Très encombrée, la discographie de Turandot, mais pas si riche d’éblouissements. Sans remonter aux historiques Eva Turner, magistrale, Inge Bork ou Maria Callas, fascinantes, à Birgit Nilsson bien sûr, airain glacé incontournable aux années 1960, on ne trouvera pas au disque de version absolue depuis celle de Zubin Mehta, voici… 50 ans ! Des équilibres orchestraux inouïs pour l’époque, un art du chant miraculeux par rapport à aujourd’hui (Pavarotti, Sutherland, Caballé, Ghiaurov, Pears, excusez du peu ! Une référence.)

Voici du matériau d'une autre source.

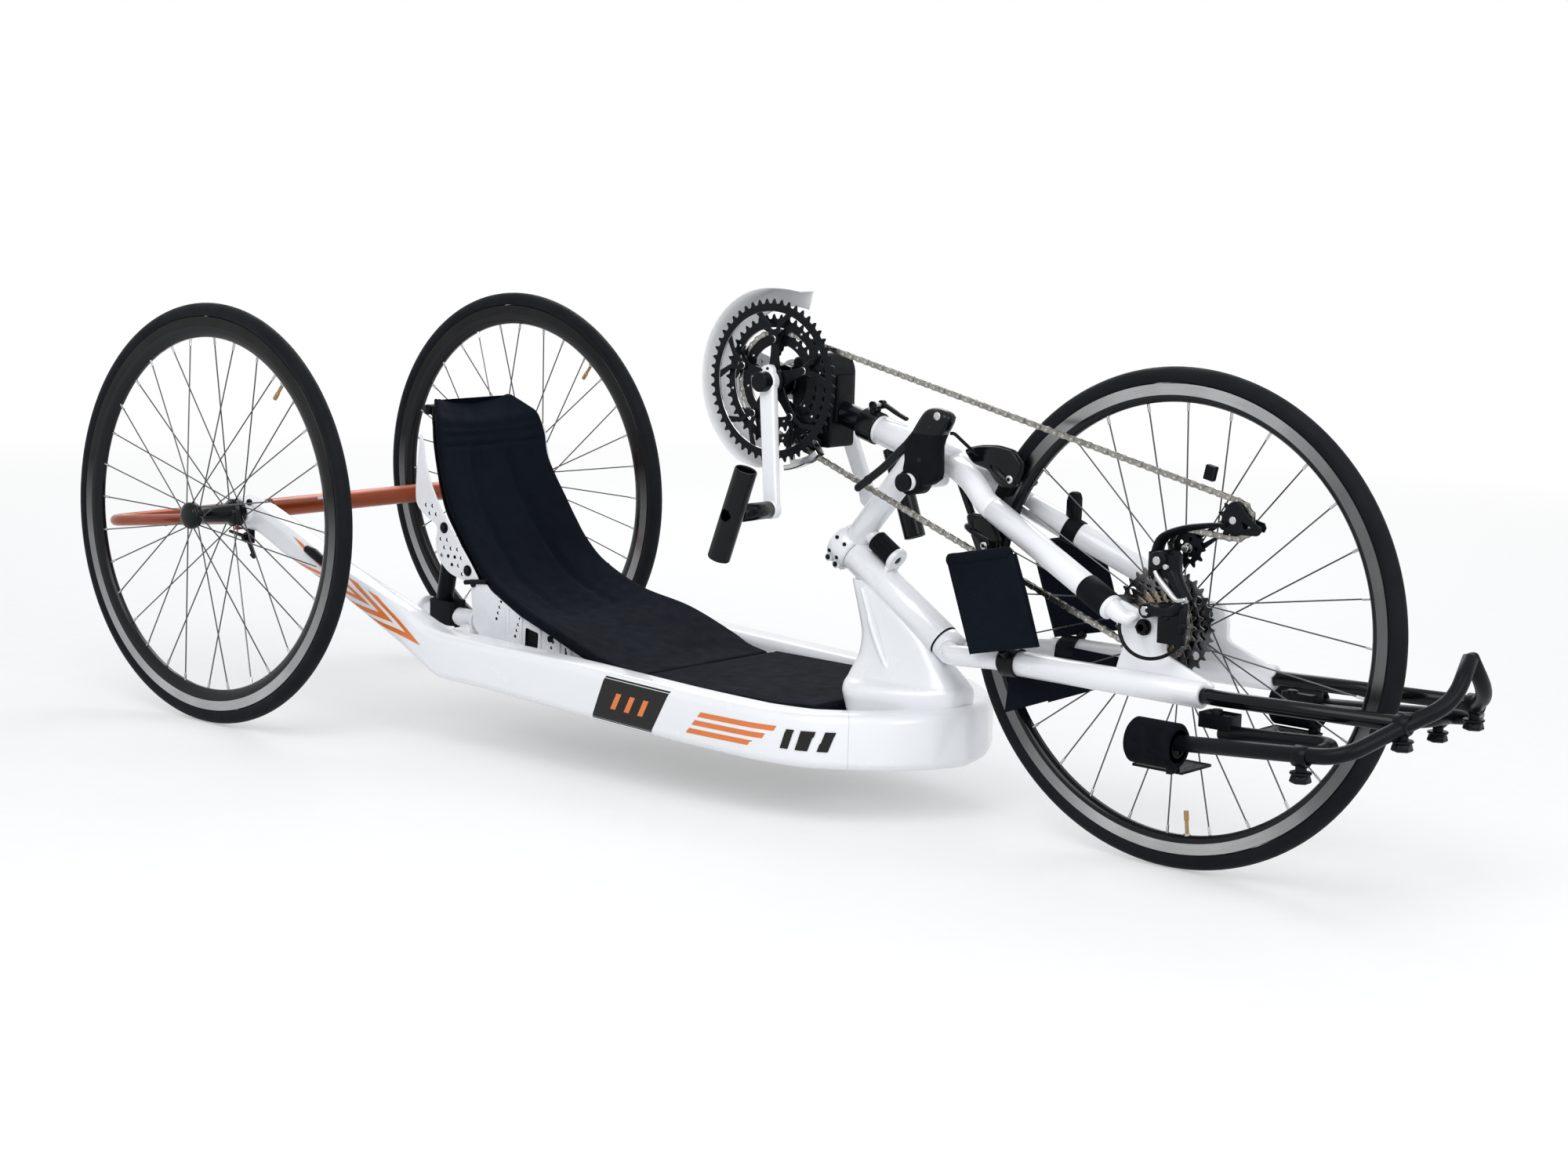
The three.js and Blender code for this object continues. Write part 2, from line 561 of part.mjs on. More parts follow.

Depuis, nombre de lives et quelques rares versions de studio ont offert un paysage sonore décevant, sinon stérile, faute d’immenses Princesses – que de hurleuses –, d’équipes royales et cohérentes et de chefs capable d’emporter la montée finale de l’acte I comme Karajan, dont la Princesse de Ricciarelli disqualifie à jamais l’enregistrement. Et voici que Warner, plutôt avare d’intégrales autres que baroques, se lance dans un Turandot comme on en faisait autrefois, rassemblant des noms qui sont autant d’atouts. Avec les échos transcendants du concert romain qui a suivi les séances d’enregistrement fin de l’hiver 2022, on s’y jette, un peu inquiet – sera-t-on déçu ? – un peu confiant car ces noms sont le panthéon d’aujourd’hui quand même !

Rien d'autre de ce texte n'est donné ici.